Two natural questions arise in this setting:
- Is there an ascent direction for improving J(\pi)?
- What is the Taylor expansion of J(\pi) — that is, how do we compare two policies?
We will answer both questions when we study policy-based methods later in this lecture.
3.4 Value Iteration
3.4.1 The Algorithm
Value iteration (VI) is the first planning algorithm we study. The core idea is simple and elegant: since the Bellman optimality operator \mathcal{T} is a contraction, repeatedly applying it to any initial value function must converge to the unique fixed point V^*.
Formally, for any initialization V_0, we have (\mathcal{T})^k V_0 \to V^* as k \to \infty.

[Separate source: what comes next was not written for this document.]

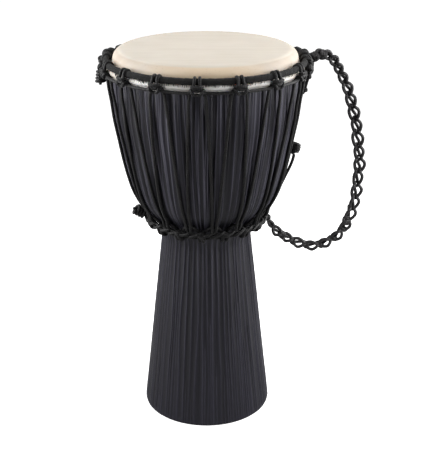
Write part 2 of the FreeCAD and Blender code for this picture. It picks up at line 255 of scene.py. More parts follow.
ROPE_STEP = 1.3
ROPE_SIDES = 12


def rope(points, closed=False, diameter=None):
    """A length of the drum's rope through some points."""
    line = curve_through(points, ROPE_STEP, closed)
    return tube(line, (diameter or ROPE) / 2, ROPE_SIDES, closed)


def tangent(angle):
    """The way round the drum at an angle."""
    turn = math.radians(angle)
    return np.array([math.cos(turn), math.sin(turn), 0.0])


def winding(centre, way):
    """A function for points round an axis: how far out, the turn in radians, and how far along."""
    third = unit(np.asarray(way, float))
    first = unit(np.cross(third, (0, 0, 1) if abs(third[2]) < 0.9 else (1, 0, 0)))
    second = np.cross(third, first)

    def place(out, turn, along):
        return centre + out * (first * math.cos(turn) + second * math.sin(turn)) + third * along

    return place


KNOT_STEPS = 9  # points in one turn of a knot
KNOT_END = 0.78  # radius of a knot at its ends, as a share of its middle
BACK_SHARES = (0.30, 0.0, -0.30)  # where the strand crosses back, as shares of the knot's length


def knot(centre, way, turns, diameter):
    """A barrel knot: turns side by side, wider in the middle, and a strand that crosses back over them."""
    place = winding(centre, way)
    radius = (diameter - ROPE) / 2
    length = (turns - 1) * ROPE * 0.92
    points = []
    steps = turns * KNOT_STEPS
    for step in range(steps + 1):
        turn = 2 * math.pi * step / KNOT_STEPS
        out = radius * (KNOT_END + (1 - KNOT_END) * math.sin(math.pi * step / steps))
        points.append(place(out, turn, (step / steps - 0.5) * length))
    for share in BACK_SHARES:
        turn = 2 * math.pi * (turns + 0.12 + 0.18 * (BACK_SHARES[0] - share))
        lift = radius + ROPE * 0.75 * (1 - abs(share))
        points.append(place(lift, turn, share * length * 1.6))
    points.append(place(0.5 * radius, 0.0, -length / 2 - ROPE * 0.6))
    return rope(points)


# ---- materials
class Shader:
    """A Principled material built node by node."""

    def __init__(self, name):
        self.material = bpy.data.materials.new(name)
        self.material.use_nodes = True
        self.tree = self.material.node_tree
        self.surface = self.tree.nodes["Principled BSDF"]

    def add(self, kind, inputs=None, **settings):
        node = self.tree.nodes.new("ShaderNode" + kind)
        for key, value in settings.items():
            setattr(node, key, value)
        for key, value in (inputs or {}).items():
            self.put(node.inputs[key], value)
        return node

    def put(self, socket, value):
        if isinstance(value, bpy.types.NodeSocket):
            self.tree.links.new(value, socket)
        else:
            socket.default_value = value

    def set(self, **values):
        for key, value in values.items():
            self.put(self.surface.inputs[key.replace("_", " ")], value)

    def span(self, value, low, high, first=0.0, last=1.0):
        """From first to last as the value goes from low to high."""
        return self.add("MapRange", {0: value, 1: low, 2: high, 3: first, 4: last}).outputs[0]

    def mix(self, share, first, second, blend="MIX"):
        """The first colour, with a share of the second."""
        node = self.add("Mix", {0: share, 6: first, 7: second}, data_type="RGBA", blend_type=blend)
        return node.outputs[2]

    def maths(self, operation, first, second=0.0):
        return self.add("Math", {0: first, 1: second}, operation=operation).outputs[0]

    def noise(self, vector, scale, detail, roughness):
        inputs = {"Vector": vector, "Scale": scale, "Detail": detail, "Roughness": roughness}
        return self.add("TexNoise", inputs).outputs["Fac"]

    def stretched(self, vector, scale):
        return self.add("Mapping", {"Vector": vector, "Scale": scale}).outputs[0]

    def ramp(self, value, stops):
        node = self.add("ValToRGB", {"Fac": value})
        ramp = node.color_ramp
        while len(ramp.elements) < len(stops):
            ramp.elements.new(0.5)
        for element, (place, colour) in zip(ramp.elements, stops):
            element.position = place
            element.color = (*colour, 1.0)
        return node.outputs["Color"]

    def bump(self, height, strength, distance):
        return self.add("Bump", {"Height": height, "Strength": strength, "Distance": distance}).outputs[0]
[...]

This means we can recursively apply the Bellman operator to compute V^*.
Recall that the Bellman optimality operator acts on V-functions as:
(\mathcal{T} V)(s) = \max_{a \in \mathcal{A}} \Bigl\{ R(s,a) + \mathbb{E}_{s' \sim P(\cdot \mid s,a)} \bigl[ V(s') \bigr] \Bigr\}.
- Initialize: V_0 = 0.
- For k = 1, 2, \ldots, K: V_k = \mathcal{T} V_{k-1}.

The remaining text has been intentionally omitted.